MacLean’s Pale Ale: Deep amber ale under a fine white head. I have tomorrow night’s BBQ ribs wallowing in this one overnight. Good move. Strong grain with some smoked rye-esque thing happening over pear juiciness. The label has a piper and, except for the level of hop bitterness, this might be a Scots 80/ ale. In the malt there is a little apple and date with some autumn herb but plenty of husky bread crustiness. Dry stoney finish at, again, the government approved 5%. This one would go well with grilled coarse sausage with onions. All eleven BAers like it.

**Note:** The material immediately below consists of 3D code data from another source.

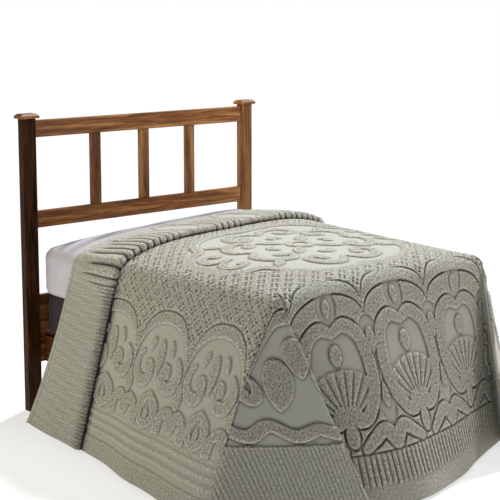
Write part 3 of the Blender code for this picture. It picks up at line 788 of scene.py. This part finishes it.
def tufts(x, y):
    """The unevenness of tufted yarn: crossed short waves of several lengths and ways."""
    total = np.zeros_like(x)
    for way, length, phase in ((17.0, 0.0133, 0.3), (74.0, 0.0117, 1.9), (131.0, 0.0151, 4.1),
                               (158.0, 0.0105, 2.6), (102.0, 0.0191, 0.9), (39.0, 0.0237, 5.2)):
        angle = math.radians(way)
        total += np.sin(2 * math.pi * (x * math.cos(angle) + y * math.sin(angle)) / length + phase)
    return total / 6.0


MEDALLION = [
    round_band(0.0, 0.0, 0.055, 0.030),
    curl(0.155, 0.0, 180, 0.62, 0.085, 0.036, 1.0),
    curl(0.0, 0.165, 270, 0.62, 0.090, 0.036, -1.0),
    leaf(0.06, 0.06, 45, 0.13, 0.055),
    sweep([(0.30, 0.0), (0.36, 0.075), (0.33, 0.165), (0.24, 0.205), (0.19, 0.15), (0.235, 0.115)],
          [0.02, 0.045, 0.05, 0.045, 0.04, 0.06]),
    sweep([(0.0, 0.30), (0.075, 0.365), (0.17, 0.345), (0.20, 0.27), (0.14, 0.235), (0.11, 0.275)],
          [0.02, 0.045, 0.05, 0.045, 0.04, 0.06]),
    leaf(0.31, 0.20, 40, 0.10, 0.05),
    curl(0.47, 0.085, 250, 0.70, 0.085, 0.040, 1.0),
    sweep([(0.0, 0.44), (0.12, 0.455), (0.27, 0.43), (0.38, 0.35), (0.44, 0.235), (0.52, 0.20), (0.575, 0.12),
           (0.585, 0.0)], [0.055, 0.05, 0.05, 0.05, 0.05, 0.05, 0.05, 0.055]),
]
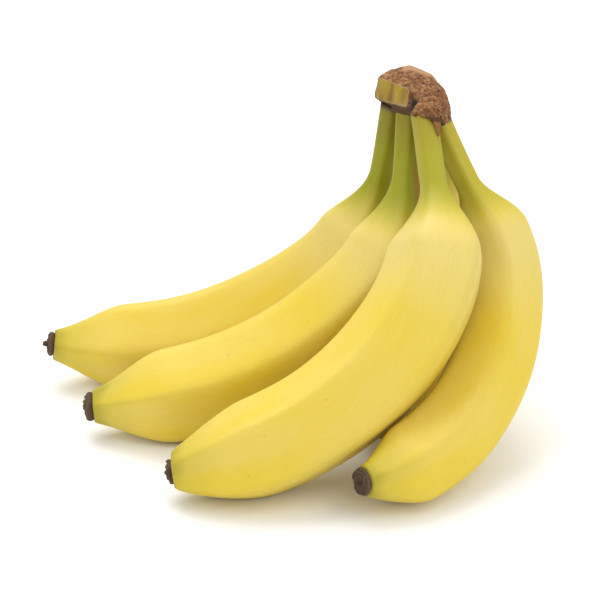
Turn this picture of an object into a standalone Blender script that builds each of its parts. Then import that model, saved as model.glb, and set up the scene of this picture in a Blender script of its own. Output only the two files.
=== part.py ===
"""A bunch of five bananas, cut from its stalk and resting on the bellies of its fingers.

Every finger is a tube swept along its own curved spine with a rounded five-sided section. The necks end
in sockets under a corky crown, and each finger ends in its dried flower remnant. Lengths in the tables
are millimetres and angles are degrees; the meshes are in metres. +X is the side away from the tips,
-Y is the side that the front finger bulges to, and +Z is up. The bunch stands on Z = 0.
"""

import math
from collections import namedtuple

import bmesh
import bpy
import numpy as np

MM = 0.001

# Where the crown's middle stands, so that the origin lies under the middle of the bunch's box.
CROWN_CENTRE = (52.76, 43.86, 0.0)

# Size of an average finger, which the table scales finger by finger.
BODY_RADIUS = 18.8
NECK_RADIUS = 5.7
TIP_RADIUS = 5.2
WAIST = 0.08            # how much thinner the body gets away from its thickest station
THICKEST_AT = 0.60      # share of the length where the body is thickest
WAIST_REACH = 0.35

# Shares of the length over which a spine makes each of its turns.
NECK_TURN_REACH = 0.20
SHOULDER_TURN_FROM = 0.14
SHOULDER_TURN_REACH = 0.26
BODY_TURN_FROM = 0.30
TIP_TURN_FROM = 0.75
SWAY_FROM = 0.20

# The rounded pentagon of the section.
FACES = 5
CORNER_SHARPNESS = 7.0
FACE_DISTANCES = (1.00, 0.97, 1.02, 0.98, 1.01)
SECTION_SCALE = 0.945   # keeps the mean width of the pentagon at the stated radius

# Mesh density and clearances.
STEPS = 200             # steps of the spine's integration
SIDES = 20
RINGS = 30
ENDS_CLOSER = 0.06      # how strongly the rings gather towards both ends
CLEARANCE = 0.3         # gap between neighbouring pieces
BELLY_FLAT = 0.8        # how far a belly is pressed flat where it rests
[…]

So all in all, very Canadian with our love of that tilt towards grainy stockiness. When fresh, like these beers, it can be a great thing and really the thing that sets Canadian beer apart – a roughness that verges on rye. Smart brewers given the Canadian taste for rye whisky. This brewer provides a great lesson in what that profile can be. Plenty of chew to the malt but a good reminder that beer is made of barley.

Quick Note: 2006 Vintage Ale, Fuller’s, London, England

This one is being peddled at the LCBO right now for $6.50 for 500 ml. Nice packaging. This is bottle #65180. I have another 2006 hidden away with a 2005. Why? Because I am a nerd.

Tan frothy head over caramel ale. On the nose, just malt sweetness. Rich. Plenty of grain texture all in all and an exceptionally well hidden 8.5% with sweet malt and twiggy and slightly astringent hops on the wash around the chops. There must be more – start again. The nose is more than just sweet. There is a hay loft sort of clean organic smell. Tweedy. What about the taste? Fruit? Sultana and apple perhaps. Maybe one of those green fig varieties as well. Some smokiness as well but gentle. Black tea at the finish with creme caramel.

Some day I will do a side by side. Meantime, pick a few of these up even at this price. Thinking ale. BAers say yes.